‘You have to be able to put into words the environment in which you are going to place a sculpture. For me, the environment is always part of the effect of the sculpture and therefore adds something essential to it.’
About Auke de Vries
Auke de Vries is a sculptor, draftsman, painter, and graphic artist. He was educated at the Royal Academy of Art in The Hague. He would later teach there himself, just like years before at the academy in Amsterdam. Initially he worked as a painter and graphic artist. He has been making metal sculptures since the 1970s, which he often matches with the local architecture.

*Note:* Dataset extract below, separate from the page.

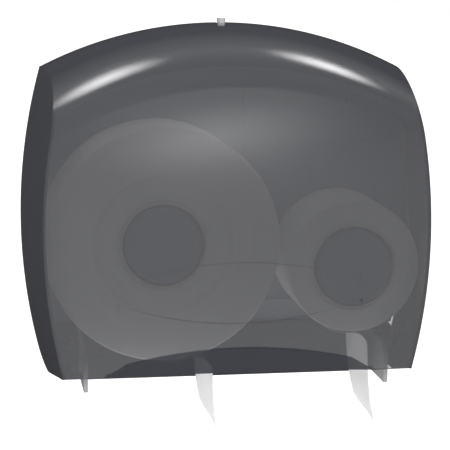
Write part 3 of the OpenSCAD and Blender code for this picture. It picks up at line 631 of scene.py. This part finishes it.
def cover_skin(s, columns=128):
    """bmesh of the cover: its outer face, the same face moved in by the wall, and the rim between them."""
    bm = bmesh.new()
    inside = bm.verts.layers.float_vector.new("inside")
    scoop = bm.verts.layers.float.new("scoop")
    bands = [band for band, _ in front_rows()]
    panels = zip(cover_panels(s, columns), cover_panels(inner_sizes(s), columns))
    for number, (outer, inner) in enumerate(panels):
        for vert, i, j in grid_corners(bm, outer[0], outer[1]):
            vert.co = outer[2](i, j)
            vert[inside] = inner[2](i, j)
            if number == 0 and bands[j] == 0 and arch_height(s, vert.co.x) > SCOOP_ARCH:
                vert[scoop] = 1.0
    bmesh.ops.remove_doubles(bm, verts=bm.verts[:], dist=2e-5)
    bmesh.ops.dissolve_degenerate(bm, edges=bm.edges[:], dist=1e-6)
    bmesh.ops.recalc_face_normals(bm, faces=bm.faces[:])
    if sum(f.normal.y * f.calc_area() for f in bm.faces) > 0:
        bmesh.ops.reverse_faces(bm, faces=bm.faces[:])
    for edge in bm.edges:
        if len(edge.link_faces) == 2 and edge.calc_face_angle() > math.radians(12):
            edge.smooth = False
    copy = bmesh.ops.duplicate(bm, geom=bm.verts[:] + bm.edges[:] + bm.faces[:])["geom"]
    for vert in moved_verts(copy):
        vert.co = vert[inside]
    bmesh.ops.reverse_faces(bm, faces=[item for item in copy if isinstance(item, bmesh.types.BMFace)])
    rims = [edge for edge in bm.edges if edge.is_boundary]
    bmesh.ops.bridge_loops(bm, edges=rims)
    for edge in rims:
        edge.smooth = False
    return bm


class DISPENSER_OT_cover(bpy.types.Operator):
    """Builds the see-through cover with its hinge ears"""

    bl_idname = "dispenser.cover"
    bl_label = "Cover"

    def execute(self, context):
        s = context.scene.dispenser_cover
        smoke = smoke_material(context.scene.dispenser_finish)
        shell = finish_mesh(cover_skin(s), "cover_shell", "cover", smoke)
        self.cut_slot(shell, s)
        soften(shell, s.edge_w)
        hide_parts("cover")
        self.ears(s, smoke)
        self.corner_webs(s, smoke)
        return {"FINISHED"}

    def cut_slot(self, shell, s):
        """Cuts the slot that the lock's head passes, open to the back."""
        bm = bmesh.new()
        past_wall = 0.005
        centre = place(0, s.lock_d, s.top_h, s.lip_z)
        bmesh.ops.create_cone(bm, cap_ends=True, segments=40, radius1=s.slot_r, radius2=s.slot_r,
                              depth=s.slot_cut, matrix=Matrix.Translation(centre))
        for vert in bm.verts:
            if vert.co.y > centre.y:
                vert.co.y += s.lock_d + past_wall
        cutter = new_object(bm, "slot_cutter")
        modifier(shell, "BOOLEAN", "slot", operation="DIFFERENCE", object=cutter, solver="EXACT")
        apply_modifiers(shell)
        bpy.data.objects.remove(cutter)

    def ears(self, s, smoke):
        """Tubes inside the sides that hold the hinge bushes."""
        wall_x = half_width(s, 0, s.hinge_d) - s.wall
        inner_x, outer_x = wall_x - s.ear_l, wall_x + s.ear_sink
        outline = [(s.ear_hole_r, inner_x), (s.ear_r, inner_x), (s.ear_r, outer_x), (s.ear_hole_r, outer_x)]
        for side, label in ((-1, "left"), (1, "right")):
            bm = bmesh.new()
            corners = [(side * x, r - s.hinge_d, s.lip_z) for r, x in outline]
            spin_outline(bm, corners, (0, -s.hinge_d, s.lip_z), (1, 0, 0), 64)
            ear = finish_mesh(bm, f"cover_ear_{label}", "cover", smoke, smooth=False)
            soften(ear, s.ear_edge_w)

    def corner_webs(self, s, smoke):
        """Flat webs across the inside of the lower front corners."""
        inner = inner_sizes(s)
        axis_h = inner.top_h - inner.top_r
        back = inner.depth - s.web_l
        columns, rows, above_lip = 8, 6, 0.0001
        for side, label in ((-1, "left"), (1, "right")):
            bm = bmesh.new()
            for vert, i, j in grid_corners(bm, columns, rows):
                x, d = s.web_x, back
                for _ in range(6):
                    d = back + (crown_depth(inner, math.hypot(x, axis_h)) - back) * i / columns
                    x = s.web_x + (half_width(inner, 0, d) - s.web_x) * j / rows
                vert.co = place(side * x, d, s.web_t, s.lip_z)
            for vert in moved_verts(bmesh.ops.extrude_face_region(bm, geom=bm.faces[:])["geom"]):
                vert.co.z = s.lip_z + above_lip
            bmesh.ops.recalc_face_normals(bm, faces=bm.faces[:])
            finish_mesh(bm, f"cover_web_{label}", "cover", smoke, smooth=False)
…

De Vries’ sculptures are light and abstract, constructed from geometric shapes that seem to float, such as lines, cones, cubes, surfaces, and cylinders. Train passengers are familiar with De Vries’ sculpture Hollands Spoor (1987) positioned against the facade of the then PTT Post hub. The elongated sculpture is a key work in his oeuvre. The repetitive movement of zigzag shapes, strips, pedestals, and cylinders contrasts strongly with the white facade. At half a meter wide, it takes up little space and appears etched.
Sculptures by De Vries can be found in Lelystad (Windorgel, 1973), Amsterdam, Rotterdam, and The Hague. He is better known abroad. One of his most important works is the sculpture Gelandet (2001) on the roof of the Daimler-Benz headquarters in Berlin. This too is a synthesis of architecture, urban design, and sculpture.
In 2011 and 2017 works by Auke de Vries were shown at ART ZUID. Untitled was one from the series Living in Trees, it consists of a hanging city for birds. His sculpture, Bosgod, from 1995, was inspired by the contrast between unfinished and ramshackle buildings in slums and the architecture of Istanbul’s chic neighbourhoods.
Auke de Vries has won several prizes, including the Ouborg Prize (1997), the Wilhelminaring (2015) and the Gerrit Benner Prize for Visual Arts, both for his entire oeuvre (2019).